Так, конечно, питалось в революционные дни не очень много людей. Но в ресторане «Гранд-Отель» на улице Закона (улица Ришелье), считавшемся тогда лучшим, было три табльдота: в 1 франк 16 су, в 2 франка 5 су и в 3 франка 10 су, — причем давали до 12 блюд. На rue des Grands Augustins была знаменитая «Мармит Перпетюэлль» — там под котлом для супа огонь не угасал более ста лет, и с разных концов Европы люди съезжались есть этот суп к ресторатору Гарму и к его зятю Бери, имя которого встречается у Пушкина («Чтобы каждым утром у Бери — В долг осушать бутылки три...»). Священный огонь под котлом «Мармит Перпетюэлль» не погас и в пору террора.

Можно, конечно, сказать, что первоклассные рестораны тоже были доступны только людям богатым. Но вот семья С, принадлежащая к средней буржуазии.

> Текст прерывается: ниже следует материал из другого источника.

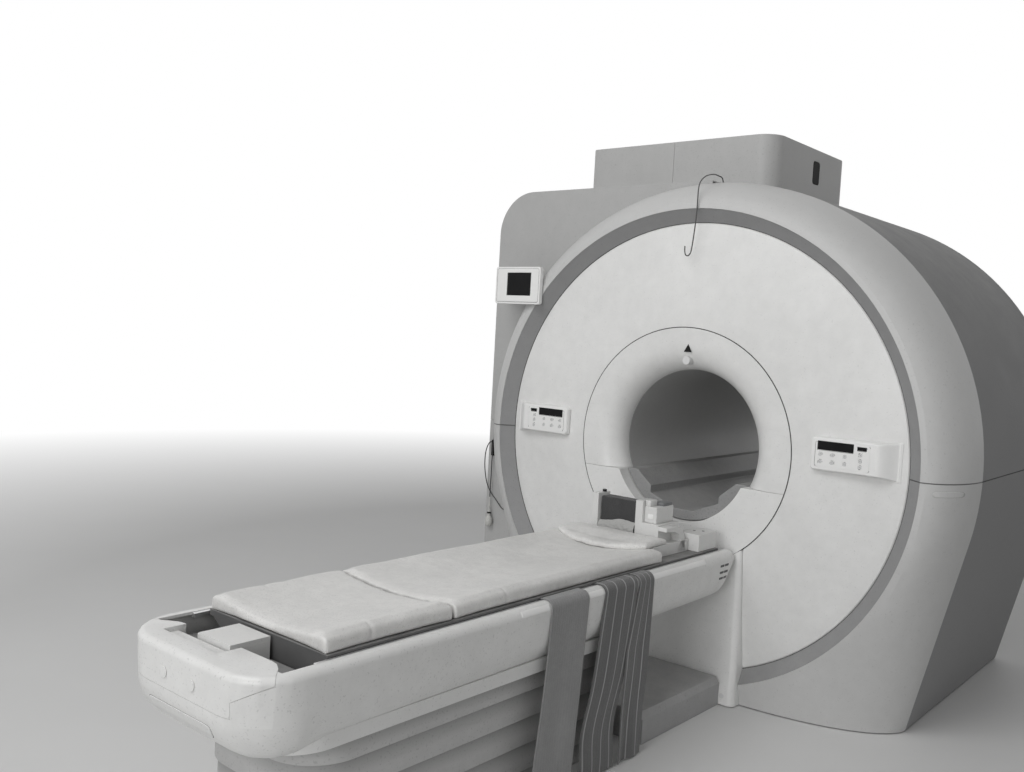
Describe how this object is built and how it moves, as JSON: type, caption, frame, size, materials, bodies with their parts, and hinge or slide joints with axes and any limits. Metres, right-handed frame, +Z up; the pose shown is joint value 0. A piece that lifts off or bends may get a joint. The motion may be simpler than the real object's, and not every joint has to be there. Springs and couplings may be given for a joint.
{
  "type": "mri scanner",
  "caption": "Whole-body MRI scanner: a round gantry with a bell-mouthed bore and a squared shoulder, and a docked patient couch on a telescopic pedestal.",
  "frame": {"origin": "on the floor under the centre of the magnet, at the middle of the magnet's anchor holes", "axes": "+Y along the bore from the couch towards the rear cover, +Z up, +X to the right as seen from the foot of the couch"},
  "size_m": [2.2828, 3.7625, 2.345],
  "materials": {
    "white_cover": "smooth moulded cover, satin gloss",
    "panel_white": "painted flat panel, satin",
    "side_grey": "smooth moulded cover, satin",
    "fascia_white": "smooth moulded cover, satin",
    "groove_grey": "grey moulded band, matt",
    "bore_liner": "smooth liner, satin",
    "coil_resin": "wound former in resin",
    "gradient_resin": "windings potted in resin",
    "vessel_steel": "welded vacuum vessel",
    "painted_steel": "grey powder coat",
    "tube_steel": "ground square tube",
    "rail_steel": "bright drawn rail",
    "hook_wire": "dark bent wire",
    "skirt_white": "smooth moulded sleeve, satin",
    "pan_white": "painted tray, satin",
    "base_grey": "dark grey moulded cover",
    "key_grey": "moulded keys and plugs",
    "black_plastic": "black moulding",
    "display_glass": "dark display window",
    "cord_rubber": "black flexible tube",
    "bulb_rubber": "light soft bulb",
    "strap_web": "woven strap",
    "table_composite": "fibre-reinforced tabletop, matt",
    "pad_vinyl": "welded pale vinyl over foam",
    "pad_foam": "dark soft foam",
    "coil_white": "smooth moulding, satin"
  },
  "bodies": {
    "gantry": {"front_disc_cover": "white_cover", "bore_flare": "white_cover", "docking_fascia": "fascia_white", "groove_band_upper": "groove_grey", "groove_band_lower": "groove_grey", "front_ring_upper": "white_cover", "front_ring_lower_right": "white_cover", "front_ring_lower_left": "white_cover", "side_cover_upper": "side_grey", "side_cover_lower": "side_grey", "shoulder_upper": "panel_white", "shoulder_lower": "panel_white", "rear_cover_upper": "panel_white", "rear_cover_lower": "panel_white", "rear_flare": "white_cover", "top_housing_left": "panel_white", "top_housing_right": "panel_white", "housing_vent": "black_plastic", "bore_tube": "bore_liner", "bore_bridge": "bore_liner", "body_coil": "coil_resin", "gradient_coil": "gradient_resin", "magnet_vessel": "vessel_steel", "magnet_feet": "painted_steel", "cold_head": "painted_steel", "dock_column": "white_cover", "control_pods": "white_cover", "pod_keys": "key_grey", "side_display": "white_cover", "screens": "display_glass", "cover_plugs": "key_grey", "call_clip": "black_plastic", "call_cord": "cord_rubber", "call_bulb": "bulb_rubber", "wire_hook": "hook_wire", "base_cover": "base_grey", "base_plate": "painted_steel", "skirt_base": "skirt_white"},
    "lift_middle": {"lift_tube_middle": "tube_steel"},
    "skirt_1": {"skirt_section_1": "skirt_white"},
    "skirt_2": {"skirt_section_2": "skirt_white"},
    "skirt_3": {"skirt_section_3": "skirt_white"},
    "couch": {"skirt_section_4": "skirt_white", "lift_tube_upper": "tube_steel", "couch_frame": "painted_steel", "couch_pan": "pan_white", "couch_shell": "white_cover", "foot_cover": "white_cover", "foot_caps": "white_cover", "socket_box": "white_cover", "side_rails": "rail_steel", "straps": "strap_web"},
    "lid": {"socket_lid": "white_cover"},
    "table": {"tabletop": "table_composite", "mattress_foot": "pad_vinyl", "mattress_main": "pad_vinyl", "head_cushion": "pad_vinyl", "coil_base": "coil_white", "coil_pad": "pad_foam", "coil_connector": "coil_white"}
  },
  "joints": [
    {"name": "couch_lift", "type": "slide", "parent": "gantry", "child": "couch", "axis": [0, 0, 1], "range_m": [0, 0.26]},
    {"name": "lift_middle_slide", "type": "slide", "parent": "gantry", "child": "lift_middle", "axis": [0, 0, 1], "range_m": [0, 0.13]},
    {"name": "skirt_1_slide", "type": "slide", "parent": "gantry", "child": "skirt_1", "axis": [0, 0, 1], "range_m": [0, 0.065]},
    {"name": "skirt_2_slide", "type": "slide", "parent": "gantry", "child": "skirt_2", "axis": [0, 0, 1], "range_m": [0, 0.13]},
    {"name": "skirt_3_slide", "type": "slide", "parent": "gantry", "child": "skirt_3", "axis": [0, 0, 1], "range_m": [0, 0.195]},
    {"name": "table_slide", "type": "slide", "parent": "couch", "child": "table", "axis": [0, 1, 0], "range_m": [0, 0.06]},
    {"name": "lid_hinge", "type": "hinge", "parent": "couch", "child": "lid", "pos_m": [-0.1025, -2.829, 0.616], "axis": [0, -1, 0], "range_deg": [0, 100]}
  ],
  "couplings": [
    {"joint": "lift_middle_slide", "follows": "couch_lift", "ratio": 0.5},
    {"joint": "skirt_1_slide", "follows": "couch_lift", "ratio": 0.25},
    {"joint": "skirt_2_slide", "follows": "couch_lift", "ratio": 0.5},
    {"joint": "skirt_3_slide", "follows": "couch_lift", "ratio": 0.75}
  ]
}
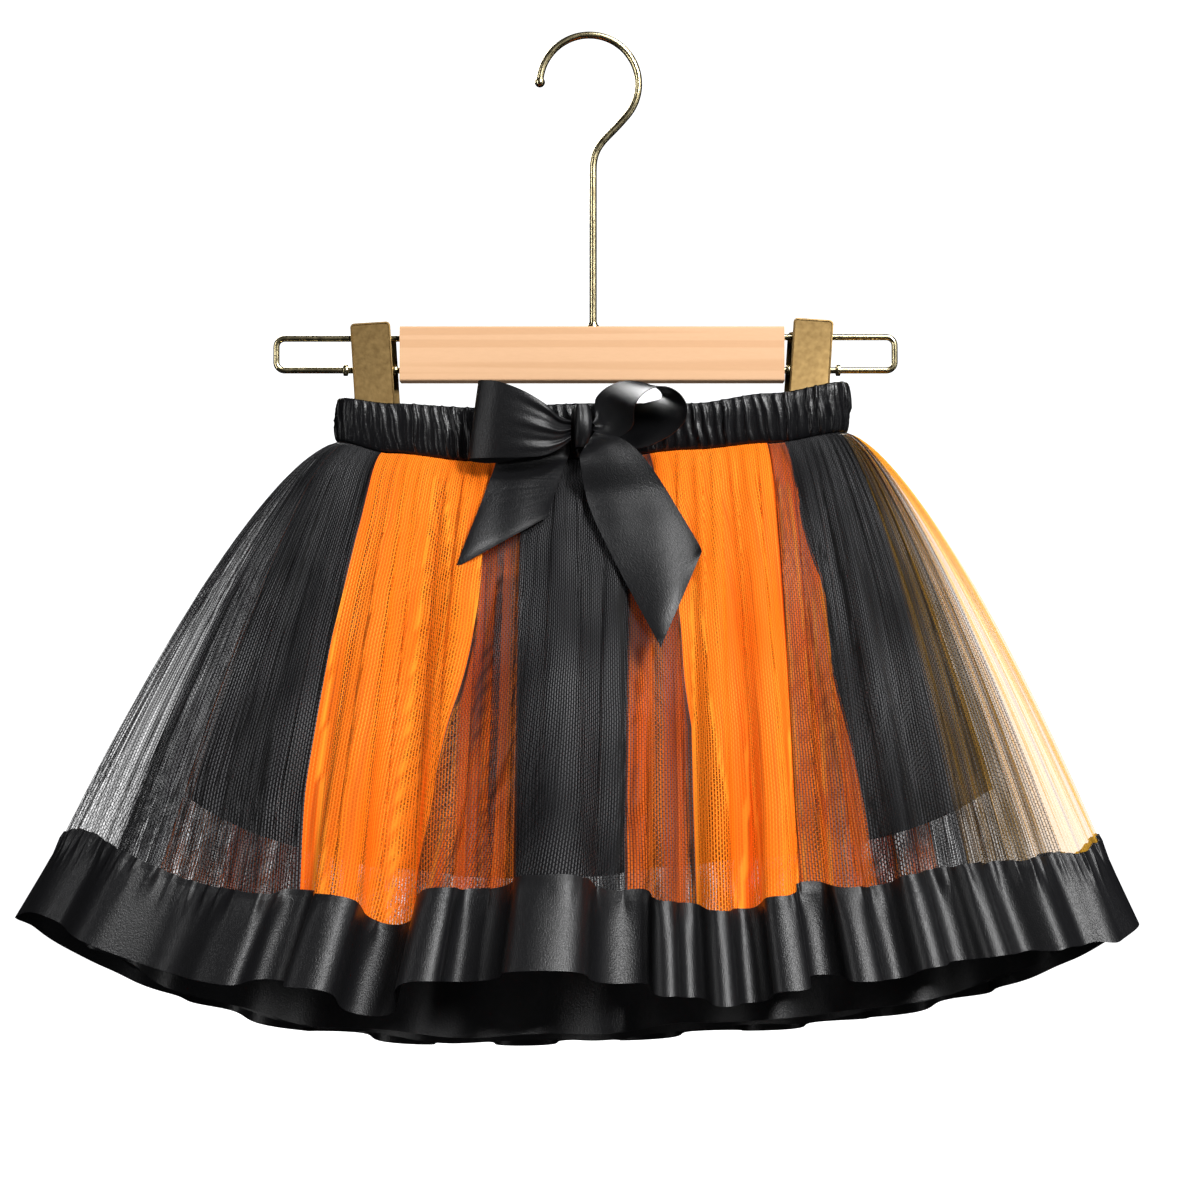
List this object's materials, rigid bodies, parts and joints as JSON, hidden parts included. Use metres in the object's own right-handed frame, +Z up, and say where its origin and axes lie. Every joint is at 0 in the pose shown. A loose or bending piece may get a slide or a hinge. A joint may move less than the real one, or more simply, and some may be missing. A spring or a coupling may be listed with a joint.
{
  "type": "witch costume tutu skirt on a clip hanger",
  "caption": "Child's witch costume tutu skirt of black and orange net with satin hem ribbons, a gathered elastic waistband and a ribbon bow, hung on a wooden clip hanger.",
  "frame": {"origin": "inside top of the hanger's hook, where it hangs on a rail or a wall hook", "axes": "+X to the right as seen from the front, +Y to the back, +Z up"},
  "size_m": [0.5021, 0.1693, 0.4868],
  "materials": {
    "net_black": "sheer knitted net with a slight shine",
    "net_orange": "sheer knitted net with a slight shine",
    "satin_black": "glossy satin",
    "lining_black": "dull woven lining",
    "wood": "fine sanded, clear satin lacquer",
    "brass_wire": "polished pale brass plating",
    "brass_clip": "brushed antique brass plating"
  },
  "bodies": {
    "root": {"bar": "wood", "bow_knot": "satin_black", "bow_loop_left": "satin_black", "bow_loop_right": "satin_black", "bow_tail_left": "satin_black", "bow_tail_right": "satin_black", "clip_left_back": "brass_clip", "clip_left_front": "brass_clip", "clip_right_back": "brass_clip", "clip_right_front": "brass_clip", "hem_ribbon_inner": "satin_black", "hem_ribbon_outer": "satin_black", "hook": "brass_wire", "inner_net_black_back": "net_black", "inner_net_black_back_right": "net_black", "inner_net_black_front": "net_black", "inner_net_black_left": "net_black", "inner_net_black_right": "net_black", "inner_net_orange_back_left": "net_orange", "inner_net_orange_back_right": "net_orange", "inner_net_orange_front_left": "net_orange", "inner_net_orange_front_right": "net_orange", "inner_net_orange_right": "net_orange", "lining": "lining_black", "outer_net_black_back": "net_black", "outer_net_black_back_right": "net_black", "outer_net_black_front": "net_black", "outer_net_black_left": "net_black", "outer_net_black_right": "net_black", "outer_net_orange_back_left": "net_orange", "outer_net_orange_back_right": "net_orange", "outer_net_orange_front_left": "net_orange", "outer_net_orange_front_right": "net_orange", "outer_net_orange_right": "net_orange", "waistband": "satin_black", "wire_loop_left": "brass_wire", "wire_loop_right": "brass_wire"}
  },
  "joints": []
}
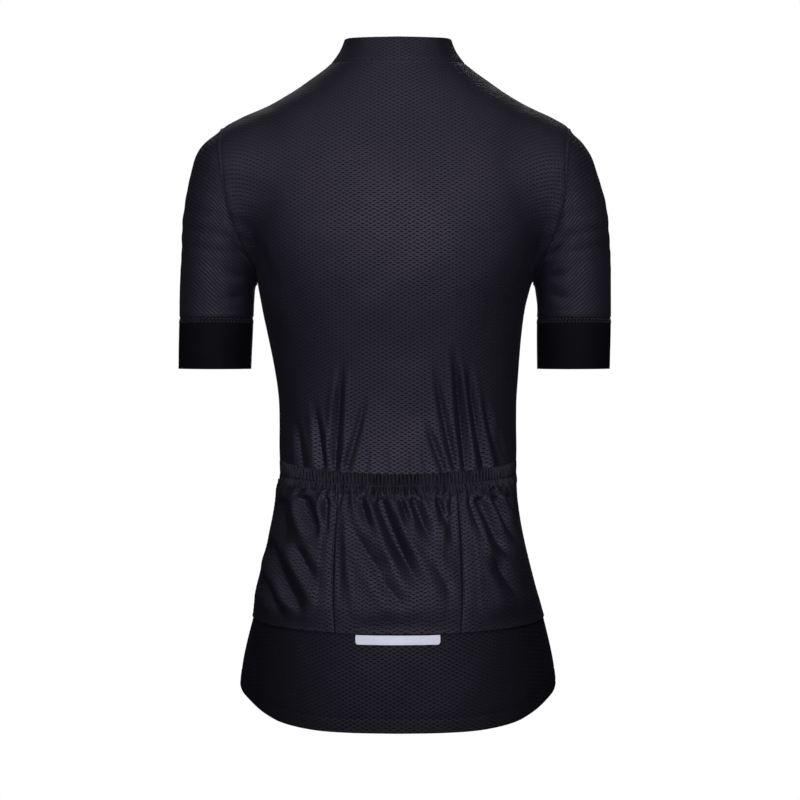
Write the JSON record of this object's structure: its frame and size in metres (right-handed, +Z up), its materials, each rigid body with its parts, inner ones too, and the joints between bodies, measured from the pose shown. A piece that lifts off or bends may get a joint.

В одном из писем описывается обед на даче в Отэй (правда, по приглашению, у соседей): «отличный суп, говядина с корнишонами, свекла, рыба под соусом, баранина с картошкой, сыр, яблоки, груши, два сорта варенья, малага и вишни в водке». Происходило это за несколько месяцев до 9 термидора! Нет, у нас был голод похуже!